● **Stored data**:
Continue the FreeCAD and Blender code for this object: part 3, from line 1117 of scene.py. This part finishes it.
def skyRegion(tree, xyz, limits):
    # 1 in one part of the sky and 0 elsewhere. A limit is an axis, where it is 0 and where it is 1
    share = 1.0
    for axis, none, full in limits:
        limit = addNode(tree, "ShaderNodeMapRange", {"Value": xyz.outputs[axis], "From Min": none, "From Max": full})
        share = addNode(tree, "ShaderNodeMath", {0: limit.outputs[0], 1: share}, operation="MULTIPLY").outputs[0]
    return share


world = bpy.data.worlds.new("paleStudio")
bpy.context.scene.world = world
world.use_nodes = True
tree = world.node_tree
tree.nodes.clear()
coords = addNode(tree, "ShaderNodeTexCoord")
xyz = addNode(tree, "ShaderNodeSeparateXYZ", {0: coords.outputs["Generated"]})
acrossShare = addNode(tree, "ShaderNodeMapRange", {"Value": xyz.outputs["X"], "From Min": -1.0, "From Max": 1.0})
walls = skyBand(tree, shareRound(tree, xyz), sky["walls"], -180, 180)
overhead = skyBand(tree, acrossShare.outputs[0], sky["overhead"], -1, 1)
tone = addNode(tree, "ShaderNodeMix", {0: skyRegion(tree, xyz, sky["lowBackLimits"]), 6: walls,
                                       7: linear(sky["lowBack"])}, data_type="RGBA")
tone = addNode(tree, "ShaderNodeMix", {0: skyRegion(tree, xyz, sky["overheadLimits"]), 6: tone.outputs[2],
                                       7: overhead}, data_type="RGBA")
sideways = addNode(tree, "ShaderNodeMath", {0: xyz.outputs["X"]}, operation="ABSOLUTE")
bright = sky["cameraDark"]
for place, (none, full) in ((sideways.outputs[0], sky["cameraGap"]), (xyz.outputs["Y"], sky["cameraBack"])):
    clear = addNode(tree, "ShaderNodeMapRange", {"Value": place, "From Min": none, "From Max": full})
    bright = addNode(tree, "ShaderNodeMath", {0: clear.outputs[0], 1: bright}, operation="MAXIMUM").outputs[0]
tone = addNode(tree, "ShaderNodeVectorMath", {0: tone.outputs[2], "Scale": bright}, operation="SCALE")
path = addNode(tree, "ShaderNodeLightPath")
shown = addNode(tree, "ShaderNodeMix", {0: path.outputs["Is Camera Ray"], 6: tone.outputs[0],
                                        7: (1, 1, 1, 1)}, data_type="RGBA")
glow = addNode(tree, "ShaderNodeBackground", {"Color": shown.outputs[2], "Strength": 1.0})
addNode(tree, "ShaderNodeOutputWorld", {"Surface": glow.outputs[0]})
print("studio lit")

---

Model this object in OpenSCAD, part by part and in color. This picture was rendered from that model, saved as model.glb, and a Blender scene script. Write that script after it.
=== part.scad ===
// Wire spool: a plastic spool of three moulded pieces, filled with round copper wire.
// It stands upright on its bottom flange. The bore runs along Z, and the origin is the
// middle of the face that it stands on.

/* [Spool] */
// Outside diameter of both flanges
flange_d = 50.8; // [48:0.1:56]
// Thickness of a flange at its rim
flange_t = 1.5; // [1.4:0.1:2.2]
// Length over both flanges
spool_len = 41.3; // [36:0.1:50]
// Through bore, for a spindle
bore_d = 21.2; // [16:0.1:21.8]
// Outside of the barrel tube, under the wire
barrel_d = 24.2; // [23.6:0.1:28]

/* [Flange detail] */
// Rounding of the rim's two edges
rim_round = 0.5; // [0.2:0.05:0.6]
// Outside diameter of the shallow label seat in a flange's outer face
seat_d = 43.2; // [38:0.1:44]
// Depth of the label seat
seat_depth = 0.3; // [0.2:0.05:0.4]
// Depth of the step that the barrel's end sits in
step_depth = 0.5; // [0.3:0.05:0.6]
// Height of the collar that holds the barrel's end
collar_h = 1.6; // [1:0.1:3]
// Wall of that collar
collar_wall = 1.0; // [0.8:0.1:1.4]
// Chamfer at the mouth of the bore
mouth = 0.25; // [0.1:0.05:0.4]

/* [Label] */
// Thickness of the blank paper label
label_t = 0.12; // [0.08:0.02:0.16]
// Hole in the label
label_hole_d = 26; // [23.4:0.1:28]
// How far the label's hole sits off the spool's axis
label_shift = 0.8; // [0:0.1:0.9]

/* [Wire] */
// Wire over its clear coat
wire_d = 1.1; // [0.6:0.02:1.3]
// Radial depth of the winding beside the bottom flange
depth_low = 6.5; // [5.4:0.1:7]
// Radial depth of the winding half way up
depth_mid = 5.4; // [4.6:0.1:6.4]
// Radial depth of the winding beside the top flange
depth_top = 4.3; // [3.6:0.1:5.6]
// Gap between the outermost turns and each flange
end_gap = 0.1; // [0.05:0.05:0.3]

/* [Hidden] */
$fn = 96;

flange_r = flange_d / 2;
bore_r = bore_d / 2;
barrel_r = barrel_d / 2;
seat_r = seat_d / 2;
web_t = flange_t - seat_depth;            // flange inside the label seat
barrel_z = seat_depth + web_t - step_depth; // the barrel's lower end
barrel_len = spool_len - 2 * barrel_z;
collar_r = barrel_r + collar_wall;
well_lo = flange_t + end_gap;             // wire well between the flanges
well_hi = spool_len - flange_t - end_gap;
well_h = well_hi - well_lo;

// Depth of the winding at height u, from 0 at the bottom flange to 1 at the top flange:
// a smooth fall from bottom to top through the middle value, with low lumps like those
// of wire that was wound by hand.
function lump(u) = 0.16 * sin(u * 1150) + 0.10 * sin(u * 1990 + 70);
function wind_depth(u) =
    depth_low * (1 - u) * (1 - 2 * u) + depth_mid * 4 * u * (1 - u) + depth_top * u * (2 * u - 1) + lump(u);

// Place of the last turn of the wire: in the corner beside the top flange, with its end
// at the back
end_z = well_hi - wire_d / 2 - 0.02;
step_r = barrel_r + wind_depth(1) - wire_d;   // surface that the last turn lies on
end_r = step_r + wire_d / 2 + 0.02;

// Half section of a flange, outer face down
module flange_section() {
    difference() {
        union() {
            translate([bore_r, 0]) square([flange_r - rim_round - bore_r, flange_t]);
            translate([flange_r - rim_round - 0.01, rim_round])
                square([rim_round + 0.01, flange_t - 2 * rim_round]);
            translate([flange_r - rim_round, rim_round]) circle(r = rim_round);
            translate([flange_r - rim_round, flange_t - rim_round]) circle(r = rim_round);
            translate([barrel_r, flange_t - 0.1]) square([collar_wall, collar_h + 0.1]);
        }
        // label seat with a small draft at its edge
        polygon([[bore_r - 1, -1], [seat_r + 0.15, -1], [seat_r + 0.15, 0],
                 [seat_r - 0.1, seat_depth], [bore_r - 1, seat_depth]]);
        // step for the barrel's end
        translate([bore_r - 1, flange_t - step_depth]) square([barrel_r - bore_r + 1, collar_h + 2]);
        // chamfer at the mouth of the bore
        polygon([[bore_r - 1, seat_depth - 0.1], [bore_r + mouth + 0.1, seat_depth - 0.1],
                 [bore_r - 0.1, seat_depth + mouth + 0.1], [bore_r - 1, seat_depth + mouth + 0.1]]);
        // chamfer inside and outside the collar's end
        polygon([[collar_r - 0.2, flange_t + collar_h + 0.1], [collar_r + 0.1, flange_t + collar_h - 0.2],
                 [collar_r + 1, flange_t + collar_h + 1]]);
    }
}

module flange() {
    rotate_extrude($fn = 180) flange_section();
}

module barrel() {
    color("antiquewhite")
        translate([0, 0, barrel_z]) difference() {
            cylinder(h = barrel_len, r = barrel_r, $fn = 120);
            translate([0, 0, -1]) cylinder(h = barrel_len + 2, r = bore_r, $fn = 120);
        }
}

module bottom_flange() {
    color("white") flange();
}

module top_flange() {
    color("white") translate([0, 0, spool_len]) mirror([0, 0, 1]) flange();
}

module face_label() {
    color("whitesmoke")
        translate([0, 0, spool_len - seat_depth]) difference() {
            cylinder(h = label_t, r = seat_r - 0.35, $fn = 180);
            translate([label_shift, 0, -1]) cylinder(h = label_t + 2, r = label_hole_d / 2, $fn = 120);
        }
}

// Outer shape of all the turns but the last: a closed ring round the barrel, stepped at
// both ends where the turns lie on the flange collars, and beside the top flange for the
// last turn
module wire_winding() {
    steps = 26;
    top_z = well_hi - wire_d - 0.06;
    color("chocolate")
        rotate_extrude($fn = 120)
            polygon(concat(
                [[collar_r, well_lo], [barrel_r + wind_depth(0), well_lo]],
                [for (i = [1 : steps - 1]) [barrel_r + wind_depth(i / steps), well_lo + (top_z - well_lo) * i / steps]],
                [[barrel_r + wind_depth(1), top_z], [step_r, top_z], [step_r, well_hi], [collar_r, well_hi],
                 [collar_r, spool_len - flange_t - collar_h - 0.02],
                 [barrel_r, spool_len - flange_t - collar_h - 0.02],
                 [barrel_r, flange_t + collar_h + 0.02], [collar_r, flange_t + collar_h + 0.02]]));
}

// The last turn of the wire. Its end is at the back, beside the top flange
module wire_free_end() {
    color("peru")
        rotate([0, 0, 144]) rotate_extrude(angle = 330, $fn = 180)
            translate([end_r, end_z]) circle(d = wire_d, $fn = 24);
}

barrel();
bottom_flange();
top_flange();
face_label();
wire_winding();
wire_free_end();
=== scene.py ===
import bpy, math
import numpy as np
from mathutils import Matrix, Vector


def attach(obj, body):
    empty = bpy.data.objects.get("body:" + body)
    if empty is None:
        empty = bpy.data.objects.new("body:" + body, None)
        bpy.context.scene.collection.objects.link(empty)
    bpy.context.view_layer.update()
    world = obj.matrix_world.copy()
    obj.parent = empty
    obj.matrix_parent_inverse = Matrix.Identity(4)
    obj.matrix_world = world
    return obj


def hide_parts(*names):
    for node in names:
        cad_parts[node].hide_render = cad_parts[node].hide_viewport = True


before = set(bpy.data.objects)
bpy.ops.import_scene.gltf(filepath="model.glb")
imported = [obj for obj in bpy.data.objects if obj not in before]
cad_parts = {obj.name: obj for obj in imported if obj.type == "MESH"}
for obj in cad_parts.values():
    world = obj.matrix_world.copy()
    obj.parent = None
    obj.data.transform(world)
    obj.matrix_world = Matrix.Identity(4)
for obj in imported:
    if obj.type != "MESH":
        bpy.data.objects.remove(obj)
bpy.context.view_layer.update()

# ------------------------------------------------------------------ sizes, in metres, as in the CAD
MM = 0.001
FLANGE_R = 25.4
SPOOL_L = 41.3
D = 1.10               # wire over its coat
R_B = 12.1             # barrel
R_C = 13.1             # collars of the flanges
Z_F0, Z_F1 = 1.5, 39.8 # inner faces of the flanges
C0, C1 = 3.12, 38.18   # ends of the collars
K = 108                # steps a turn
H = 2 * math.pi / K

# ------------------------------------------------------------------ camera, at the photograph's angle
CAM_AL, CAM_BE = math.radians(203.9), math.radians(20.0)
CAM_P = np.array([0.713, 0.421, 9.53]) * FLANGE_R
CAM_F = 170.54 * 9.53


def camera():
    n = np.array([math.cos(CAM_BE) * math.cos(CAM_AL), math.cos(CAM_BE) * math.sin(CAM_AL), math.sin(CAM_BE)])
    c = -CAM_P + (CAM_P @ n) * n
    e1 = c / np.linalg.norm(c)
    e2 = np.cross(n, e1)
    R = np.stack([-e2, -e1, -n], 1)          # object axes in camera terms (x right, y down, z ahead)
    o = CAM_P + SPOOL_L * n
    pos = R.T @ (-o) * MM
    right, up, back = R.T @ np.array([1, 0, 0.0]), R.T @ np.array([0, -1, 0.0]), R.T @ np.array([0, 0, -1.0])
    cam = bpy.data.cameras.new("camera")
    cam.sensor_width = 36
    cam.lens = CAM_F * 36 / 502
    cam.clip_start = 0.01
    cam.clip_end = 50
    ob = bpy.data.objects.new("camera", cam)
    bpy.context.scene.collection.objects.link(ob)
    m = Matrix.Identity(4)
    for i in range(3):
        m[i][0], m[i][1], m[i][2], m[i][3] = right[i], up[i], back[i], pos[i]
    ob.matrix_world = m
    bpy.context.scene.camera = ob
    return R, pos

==

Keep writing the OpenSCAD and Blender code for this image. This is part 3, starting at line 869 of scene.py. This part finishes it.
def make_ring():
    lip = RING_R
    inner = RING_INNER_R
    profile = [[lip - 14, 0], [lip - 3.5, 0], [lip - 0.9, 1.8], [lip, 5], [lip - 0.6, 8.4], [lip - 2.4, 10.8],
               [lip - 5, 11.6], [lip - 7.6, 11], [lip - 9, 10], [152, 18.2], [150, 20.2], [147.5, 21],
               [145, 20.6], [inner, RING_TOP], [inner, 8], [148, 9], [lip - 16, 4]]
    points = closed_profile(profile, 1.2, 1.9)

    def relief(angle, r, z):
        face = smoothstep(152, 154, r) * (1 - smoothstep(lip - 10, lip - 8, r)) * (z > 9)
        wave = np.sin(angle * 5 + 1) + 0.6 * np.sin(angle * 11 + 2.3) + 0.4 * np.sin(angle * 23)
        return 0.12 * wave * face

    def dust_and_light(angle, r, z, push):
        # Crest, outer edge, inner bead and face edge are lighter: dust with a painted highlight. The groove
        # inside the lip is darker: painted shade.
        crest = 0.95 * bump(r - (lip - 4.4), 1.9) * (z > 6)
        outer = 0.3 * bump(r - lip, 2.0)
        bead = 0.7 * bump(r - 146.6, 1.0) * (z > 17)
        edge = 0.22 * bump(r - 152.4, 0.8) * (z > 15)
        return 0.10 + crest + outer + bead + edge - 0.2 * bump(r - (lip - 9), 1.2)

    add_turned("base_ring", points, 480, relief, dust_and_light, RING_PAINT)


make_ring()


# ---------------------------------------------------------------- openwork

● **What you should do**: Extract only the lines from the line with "back, beside the top flange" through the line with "cad_parts[node].hide_render = cad_parts[node].hide_viewport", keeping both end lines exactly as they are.

● **Complete output**:
// The last turn of the wire. Its end is at the back, beside the top flange
module wire_free_end() {
    color("peru")
        rotate([0, 0, 144]) rotate_extrude(angle = 330, $fn = 180)
            translate([end_r, end_z]) circle(d = wire_d, $fn = 24);
}

barrel();
bottom_flange();
top_flange();
face_label();
wire_winding();
wire_free_end();
=== scene.py ===
import bpy, math
import numpy as np
from mathutils import Matrix, Vector


def attach(obj, body):
    empty = bpy.data.objects.get("body:" + body)
    if empty is None:
        empty = bpy.data.objects.new("body:" + body, None)
        bpy.context.scene.collection.objects.link(empty)
    bpy.context.view_layer.update()
    world = obj.matrix_world.copy()
    obj.parent = empty
    obj.matrix_parent_inverse = Matrix.Identity(4)
    obj.matrix_world = world
    return obj


def hide_parts(*names):
    for node in names:
        cad_parts[node].hide_render = cad_parts[node].hide_viewport = True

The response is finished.